#### Collection entries:
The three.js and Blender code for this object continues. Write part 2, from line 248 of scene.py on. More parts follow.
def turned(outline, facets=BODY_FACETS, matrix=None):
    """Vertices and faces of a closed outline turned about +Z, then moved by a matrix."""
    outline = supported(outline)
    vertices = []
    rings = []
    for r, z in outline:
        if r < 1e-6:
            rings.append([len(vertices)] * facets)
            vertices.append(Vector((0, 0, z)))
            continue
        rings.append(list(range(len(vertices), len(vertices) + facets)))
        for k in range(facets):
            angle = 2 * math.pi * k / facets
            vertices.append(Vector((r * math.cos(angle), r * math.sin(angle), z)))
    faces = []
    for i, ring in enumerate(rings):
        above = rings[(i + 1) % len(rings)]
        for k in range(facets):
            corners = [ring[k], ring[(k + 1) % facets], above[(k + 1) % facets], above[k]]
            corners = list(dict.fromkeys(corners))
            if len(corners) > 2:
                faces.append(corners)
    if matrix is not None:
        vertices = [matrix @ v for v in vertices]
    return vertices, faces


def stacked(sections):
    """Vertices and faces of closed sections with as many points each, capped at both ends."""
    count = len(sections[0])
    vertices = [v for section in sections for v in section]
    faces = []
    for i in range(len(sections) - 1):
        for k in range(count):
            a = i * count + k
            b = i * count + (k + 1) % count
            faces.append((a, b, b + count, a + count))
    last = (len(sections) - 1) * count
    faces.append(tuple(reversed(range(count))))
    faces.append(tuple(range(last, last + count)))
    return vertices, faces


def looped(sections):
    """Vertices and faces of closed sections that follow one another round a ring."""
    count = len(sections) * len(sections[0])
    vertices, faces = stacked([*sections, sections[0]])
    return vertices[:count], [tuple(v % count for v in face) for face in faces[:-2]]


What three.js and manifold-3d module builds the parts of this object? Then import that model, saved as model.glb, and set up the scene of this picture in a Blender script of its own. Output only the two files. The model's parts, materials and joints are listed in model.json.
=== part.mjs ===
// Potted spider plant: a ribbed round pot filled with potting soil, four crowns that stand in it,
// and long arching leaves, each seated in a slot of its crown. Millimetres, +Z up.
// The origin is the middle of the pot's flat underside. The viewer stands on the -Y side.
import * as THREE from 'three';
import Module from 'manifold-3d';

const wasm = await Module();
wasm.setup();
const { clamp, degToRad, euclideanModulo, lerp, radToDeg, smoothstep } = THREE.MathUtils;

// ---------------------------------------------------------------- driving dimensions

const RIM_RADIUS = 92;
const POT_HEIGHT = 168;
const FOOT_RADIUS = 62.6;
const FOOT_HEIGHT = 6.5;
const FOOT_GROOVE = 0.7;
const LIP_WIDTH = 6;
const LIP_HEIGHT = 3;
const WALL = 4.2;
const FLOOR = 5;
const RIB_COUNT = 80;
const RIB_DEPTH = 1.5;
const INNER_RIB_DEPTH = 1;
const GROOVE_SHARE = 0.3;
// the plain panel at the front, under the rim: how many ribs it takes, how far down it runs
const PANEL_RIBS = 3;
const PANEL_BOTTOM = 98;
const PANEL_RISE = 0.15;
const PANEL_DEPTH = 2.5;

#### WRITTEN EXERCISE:
Above are the records. Copy every line in them holding "parts".

#### ANSWER BELOW:
The three.js and Blender code for this object continues. Write part 2, from line 248 of scene.py on. More parts follow.
What three.js and manifold-3d module builds the parts of this object? Then import that model, saved as model.glb, and set up the scene of this picture in a Blender script of its own. Output only the two files. The model's parts, materials and joints are listed in model.json.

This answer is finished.